**Data excerpt**
- - - - - - -
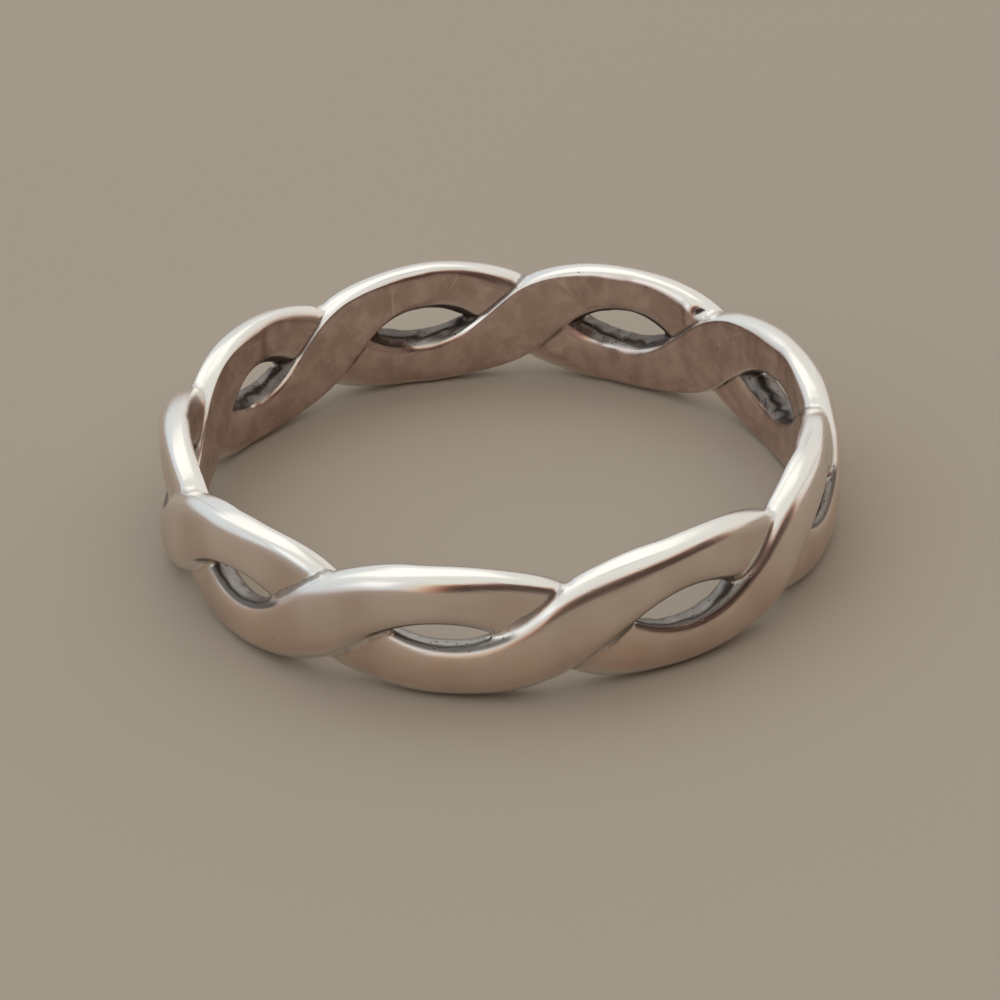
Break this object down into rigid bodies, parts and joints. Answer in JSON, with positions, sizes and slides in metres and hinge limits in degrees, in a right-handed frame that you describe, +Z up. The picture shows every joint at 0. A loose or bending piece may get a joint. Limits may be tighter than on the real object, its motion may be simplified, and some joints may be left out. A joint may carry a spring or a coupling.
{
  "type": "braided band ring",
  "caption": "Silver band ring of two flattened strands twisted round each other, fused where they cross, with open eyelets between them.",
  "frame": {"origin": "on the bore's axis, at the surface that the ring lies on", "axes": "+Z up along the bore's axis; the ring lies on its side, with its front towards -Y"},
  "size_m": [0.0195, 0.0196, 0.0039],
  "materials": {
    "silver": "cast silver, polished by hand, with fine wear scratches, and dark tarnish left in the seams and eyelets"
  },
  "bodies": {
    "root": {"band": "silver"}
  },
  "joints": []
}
- - - - - - -
**Exercise prompt**
Restate the data above word for word.

**Output for this exercise**
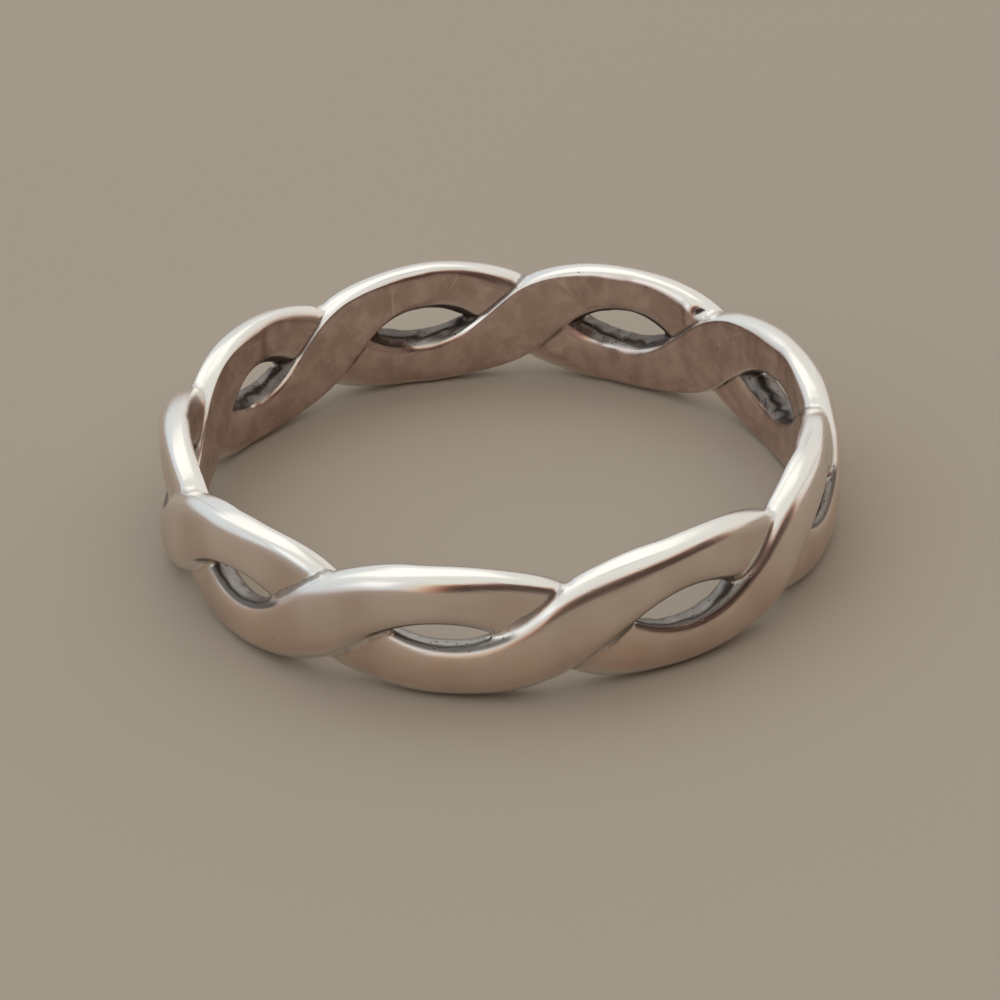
Break this object down into rigid bodies, parts and joints. Answer in JSON, with positions, sizes and slides in metres and hinge limits in degrees, in a right-handed frame that you describe, +Z up. The picture shows every joint at 0. A loose or bending piece may get a joint. Limits may be tighter than on the real object, its motion may be simplified, and some joints may be left out. A joint may carry a spring or a coupling.
{
  "type": "braided band ring",
  "caption": "Silver band ring of two flattened strands twisted round each other, fused where they cross, with open eyelets between them.",
  "frame": {"origin": "on the bore's axis, at the surface that the ring lies on", "axes": "+Z up along the bore's axis; the ring lies on its side, with its front towards -Y"},
  "size_m": [0.0195, 0.0196, 0.0039],
  "materials": {
    "silver": "cast silver, polished by hand, with fine wear scratches, and dark tarnish left in the seams and eyelets"
  },
  "bodies": {
    "root": {"band": "silver"}
  },
  "joints": []
}